My mistake came in using the same management style for this current pack that I did with my former pack. These boys are not like my other boys at all. No where near; however I failed to adjust my management style to the current situation. This was a major mistake and once it was realized it is taking much more time, effort and attention to correct the situation. The first part was correcting me.
Part of my coaching involves not only coaching individuals through the job search process but also coaching individuals within workplace environments. Time and time again I have heard a very similar complaint: that they hate the new place. This comes in various scenarios from a complete career change to performing the same job at a new location. When it all boils down to it the same sentiment is felt: they just hate the new environment.

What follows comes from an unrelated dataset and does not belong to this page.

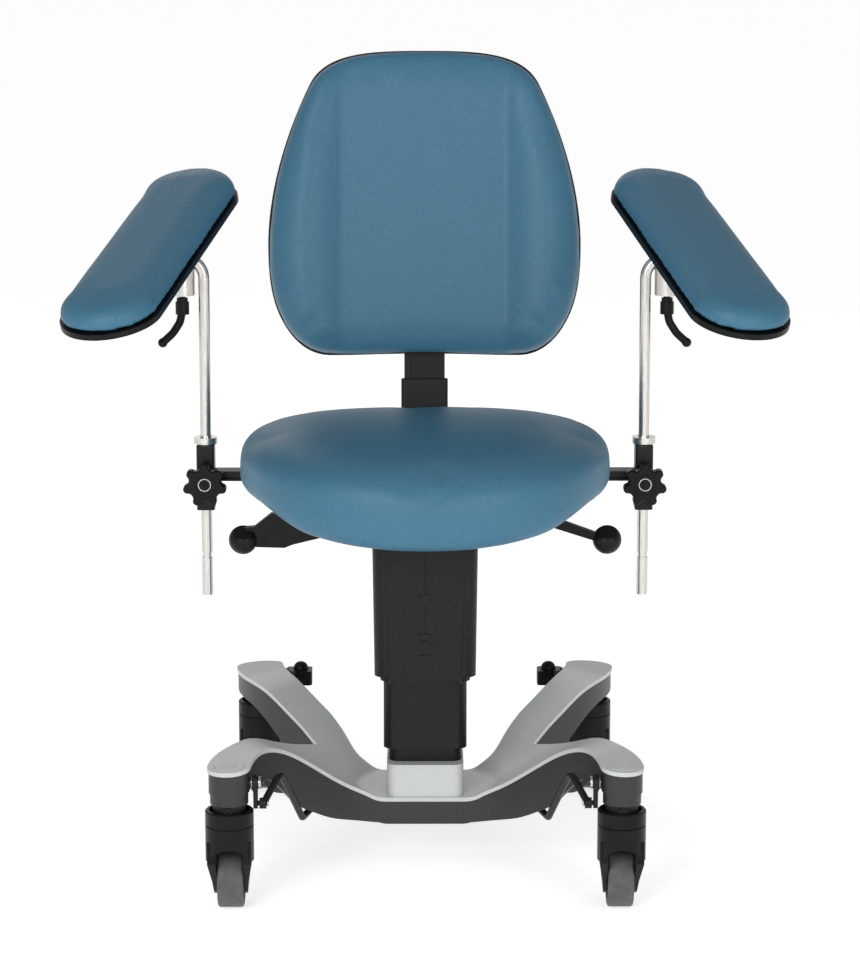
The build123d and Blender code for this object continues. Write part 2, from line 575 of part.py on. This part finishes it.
def brake_pieces(name, side):
    """Both cranks and the bent rod that joins them, for one side."""
    def put(node, shape):
        save(node + "_" + name, shape if side > 0 else mirrored(shape))

    put("front_crank", crank("front_right"))
    put("rear_pedal", crank("rear_right"))
    low = BRAKE_Z - CRANK_L
    fx, fy = FRONT_CASTER
    rx, ry = REAR_CASTER
    start = (fx - FRONT_CAP_R - 14, fy, low)
    end = (rx - REAR_CAP_R - 14, ry, low)
    eye_front = cylinder((start[0] - 4, fy, low), (start[0] + 4, fy, low), 6.5)
    eye_rear = cylinder((end[0] - 4, ry, low), (end[0] + 4, ry, low), 6.5)
    route = [(start[0] - 2, fy + 2, low + 2), (171, -212, 163), (149, -121, 79), (143, -98, 79),
             (116, 10, 80), (116, 75, 82), (152, 150, 99), (end[0] - 1, ry - 3, low - 1)]
    rod = pipe(route, [14, 10, 20, 50, 40, 40], BRAKE_ROD_R)
    whole = rod + eye_front + eye_rear
    whole = whole - cylinder((start[0] - 9, fy, low), (start[0] + 9, fy, low), 3 + RUN)
    whole = whole - cylinder((end[0] - 9, ry, low), (end[0] + 9, ry, low), 3.6)
    put("brake_rod", whole)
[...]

We normally start out with all the perceived evils: what they don’t like about the new boss, new co-workers, new reports, new company, new corporate culture and on and on. I hear about how
“They don’t do it like we used to”
“They don’t look at it like I do”
“They don’t follow the same process”
“They don’t get what we’re supposed to be doing”
…and so on. Have you caught the theme yet? They.
In my case “they” were Luke and Bandit and “they” were supposed to get along. But “they” were not taught correctly, it was assumed on my part that “they” just would. Big mistake.
That is when you have to take the “they” out of the equation and get back to you. Yes, it starts with and comes back to you. Are you imposing a past environment or attitude on a new situation? If so, then you are going to have battle scars.
I tell my clients that they hire me for me to be honest with them, to tell them what they need to hear not what they want to hear. So for all of those in the “they” situation, let me share a few straight-forward thoughts with you.
Get over yourself.
Yes, I did say that and as unkind as it may sound, I truly mean it. You are not in the same situation and no amount of whining, complaining or wishing is going to make it come back. Get over it and get over yourself for thinking that the new environment should adjust to you.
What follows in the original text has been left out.